The book (in full) can be found here: http://shrinkify.com/ip7
Interesting book indeed and sophisticated on numerous levels.
A leafing through suggests no light is shed on the AK designation or too much on allowance beer except of for numerical and sales recording. He mentions AK in connection with a system, called Gardiner, to list products for sales computation.
The discussion on taxes and calculation of gravities, extracts, pounds, conversion of these, etc., is very interesting, as is his precis of the brewing process. He states that the fermentation dropping system, still in use we saw at Phipps in the 1950's (but not all the time, see my comment and question above!), was in general use in this period.
Stray tidbits are useful.
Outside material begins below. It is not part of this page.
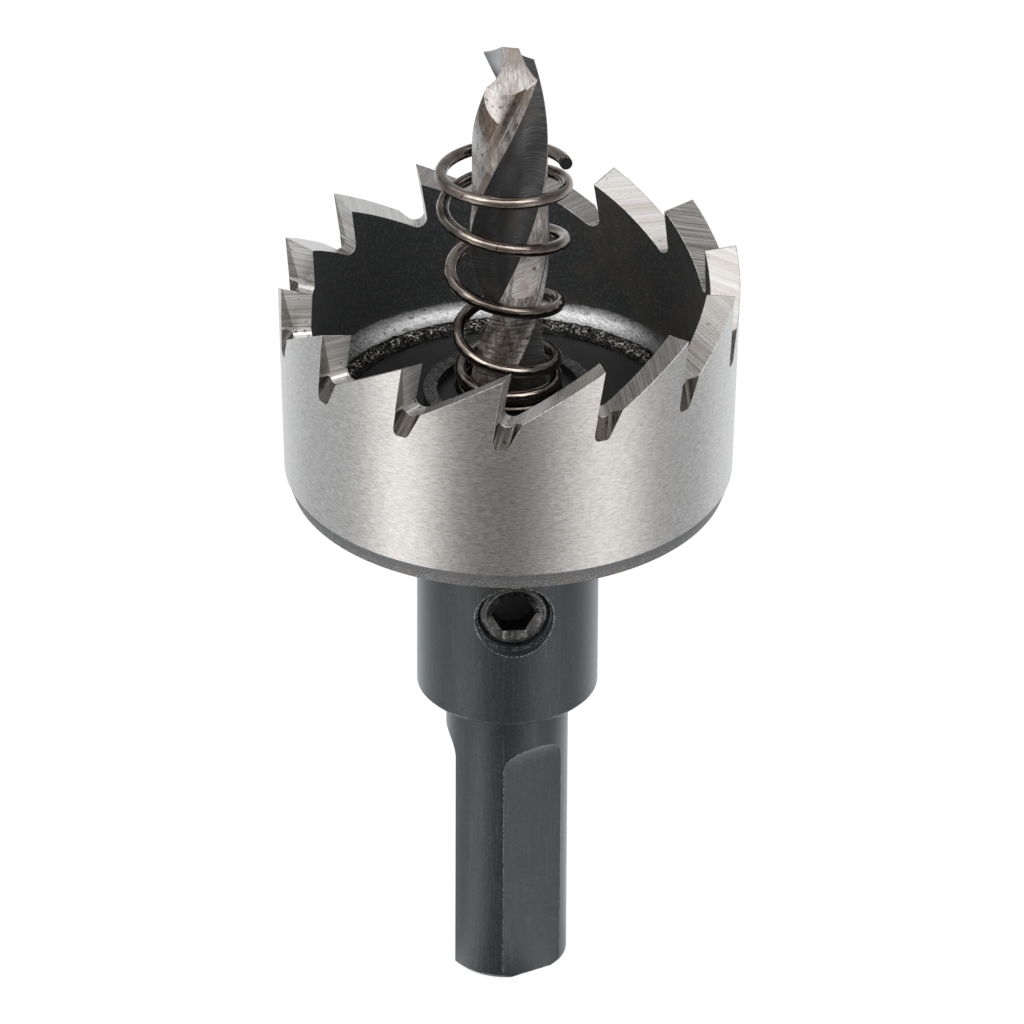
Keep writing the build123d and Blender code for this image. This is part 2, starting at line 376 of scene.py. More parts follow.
groundFinish = {
    # the ground faces of the teeth: which way they are ground, light and dark marks with their
    # roughness, size and contrast, the bump's strength, how many pits, and how metallic
    "cupLand": {
        "way": "grindWay", "light": grey(0.8, 0.01), "dark": grey(0.42, 0.05), "rough": 0.27,
        "fineness": 7500, "length": 90, "bump": 0.12, "contrast": 0.24, "pits": 0.04, "metallic": 0.88},
    "cupRake": {
        "way": "grindWay", "light": grey(0.98, 0), "dark": grey(0.4, 0.03), "rough": 0.34,
        "fineness": 6500, "length": 120, "bump": 0.2, "contrast": 0.16, "pits": 0.1, "metallic": 0.72},
    "cupGullet": {
        "way": "grindWay", "light": grey(0.85, 0.01), "dark": grey(0.3, 0.05), "rough": 0.3,
        "fineness": 5200, "length": 130, "bump": 0.3, "contrast": 0.14, "pits": 0.3, "metallic": 0.8},
    "cupRelief": {
        "way": "reliefUphill", "light": grey(0.3, 0.04), "dark": grey(0.045, 0.1), "rough": 0.4,
        "fineness": 4600, "length": 260, "bump": 0.6, "contrast": 0.22, "pits": 0.3, "metallic": 1},
    "tinge": (0.32, 0.25, 0.2, 1), "pit": (0.05, 0.035, 0.028, 1), "bare": grey(0.82, 0.03),
    "stain": (0.1, 0.065, 0.045, 1), "roughSwing": 0.08,
}


def makeGroundSteel(name, bevel=None):
    face = groundFinish[name]
    dark, contrast, rough, swing = face["dark"], face["contrast"], face["rough"], groundFinish["roughSwing"]
    made, tree, specks, wear = startMaterial(
        name, specks=(4500, face["pits"]), wear=(0.00009, 0.7), Metallic=face["metallic"])
    lines = useGroup(
        tree, grindLines, Way=tuple(teeth[face["way"]]), Fineness=face["fineness"], Length=face["length"])
    fine = lines["Fine"]
    colour = mix(remap(fine, 0.5 - contrast, 0.5 + contrast), dark, face["light"])
    # painted shade: some teeth darker than others, standing in for how each tooth reflects the light
    colour = mix(remap(lines["ToothShade"], 0.35, 0.65, 0, 0.3), colour, dark)
    tinge = [(own + over) / 2 for own, over in zip(dark, groundFinish["tinge"])]
    colour = mix(product(remap(lines["Broad"], 0.42, 0.7), 0.45), colour, tinge)
    if bevel:
        z, reach = placeParts(tree, "z", "reach")
        down = minus(teeth["tipHeight"] * mm, z)
        inset = minus(bevel["outside"], reach)
        # painted shade on the outer facet, multiplied in by the tint
        outer = minus(product(down, bevel["slope"]), inset)
        colour = mix(remap(outer, -0.00004, 0.00004), colour, bevel["tint"], "MULTIPLY")
    colour = layered(colour, (
        (product(specks["Pits"], 0.75), groundFinish["pit"]),
        (wear["Mask"], groundFinish["bare"]),
        (product(wear["Stain"], 0.8), groundFinish["stain"])))
    return dress(
        made, colour, remap(fine, 0.2, 0.8, rough - swing, rough + swing),
        bumpOf(fine, face["bump"], 0.00005, wear["Normal"]))


boreFinish = {
    "skin": grey(0.046, -0.05), "skinGrain": (0.115, 0.117, 0.119, 1), "rust": (0.095, 0.085, 0.068, 1),
    "steel": grey(0.8, -0.005), "steelDim": grey(0.38, -0.01),
    # from where to where, in metres: the end of the black skin on the rounded corner, the painted shade
    # that darkens the ring towards the front, and the dark gap to the floor, a painted shadow
    "skinEnd": (0.05272, 0.05296), "paintedShadeFront": (0.013, 0.009), "gap": (0.05188, 0.052),
}


def makeCupBore():
    made, tree, specks = startMaterial("cupBore", specks=(4500, 0.3))
    x, y, z = placeParts(tree, "x", "y", "z")
    grain, cloud = specks["Grain"], specks["Cloud"]
    middling = minus(grain, 0.5)
    skin = mix(remap(grain, 0.45, 0.8), boreFinish["skin"], boreFinish["skinGrain"])
    # rust on the right at the back
    aside = remap(minus(x, product(y, -0.7)), 0.006, 0.02)
    rusty = product(aside, remap(cloud, 0.4, 0.65), grain, 1.1)
    skin = layered(skin, (
        (rusty, boreFinish["rust"]),
        (product(specks["Specks"], 0.3), grey(0.22, 0.01))))
    fine = useGroup(tree, turningLines, Along=40, Across=7500)["Fine"]
    steel = mix(remap(fine, 0.3, 0.62), boreFinish["steelDim"], boreFinish["steel"])
    steel = layered(steel, (
        (remap(grain, 0.5, 0.7, 0, 0.5), boreFinish["steelDim"]),
        (product(specks["Pits"], 0.6), grey(0.05))))
    # painted shadow in the gap at the foot of the ring: the steel turns near black below these heights
    ragged = mathOf("MULTIPLY_ADD", grain, 0.0006, z)
    steel = mix(remap(ragged, *boreFinish["gap"], 0.9, 0), steel, grey(0.008))
    # painted shade: the bright ring darkened towards the front
    shadeTowardsFront = mathOf("ADD", y, product(middling, 0.008))
    steel = mix(remap(shadeTowardsFront, *boreFinish["paintedShadeFront"], 0, 0.85), steel, grey(0.06))
    height = mathOf("MULTIPLY_ADD", minus(cloud, 0.5), 0.0008, z)
    coated = remap(mathOf("ADD", height, product(middling, 0.0003)), *boreFinish["skinEnd"])
    metallic = remap(coated, 0, 1, 0.75, 0.1)
    rough = mathOf("MAXIMUM", remap(grain, 0.3, 0.7, 0.4, 0.55), product(coated, 0.55))
    height = mathOf("ADD", fine, grain)
    return dress(made, mix(coated, steel, skin), rough, bumpOf(height, 0.3, 0.00004), Metallic=metallic)


skins = {
    # plain dark surfaces; the socket's inside is near-black painted shade
    # the arbor's inside; the same dark skin is also the painted shade under the hub
    "arborInsideAndHubShade": {
        "base": grey(0.028, -0.03), "light": grey(0.055, -0.02), "rough": 0.36, "size": 4800,
        "metallic": 0.2, "bump": 0.15},
    "collarTop": {
        "base": grey(0.02), "light": grey(0.3, 0.01), "rough": 0.4, "size": 6500,
        "metallic": 0.6, "bump": 0.8},
    "springCut": {
        "base": grey(0.005), "light": grey(0.015), "rough": 0.5, "size": 5000,
        "metallic": 0.3, "bump": 0.4},
    "socketInsideShade": {
        "base": grey(0.002), "light": grey(0.006), "rough": 0.5, "size": 3500,
        "metallic": 0, "bump": 0.3},
    "roughSwing": 0.08,
}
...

E.g., he notes in passing that porter is never dry-hopped (consistent with other information we have, i.e., that aroma hopping was province of the pale ale family). He states that beer returns are usually "worked" with consequential little need to adjust accounts (sour beer is recycled, in other words). He states that pale ales are hopped at 10-12 pounds per quarter. Unfortunately the text in this area, even in PDF from the book, seems to contain misprints or missing text. Despite the deficient text, it seems clear that running beers were given 5 pounds per quarter, and porter and stout between this and what pale and stock beers got. Excellent book and one is impressed with the sophistication of big-scale brewing business in the late 1800's and consequent accounting treatment.
Gary
Short correction: the recording system mentioned in the book is the Garland system, not Gardiner.
Gary
It seems the wonderfully named Bull and Butcher at Dangerous Corner is still there:
http://www.geograph.org.uk/photo/80108
Matt, thanks very much for that. I can't believe there's still somewhere called Dangerous Corner.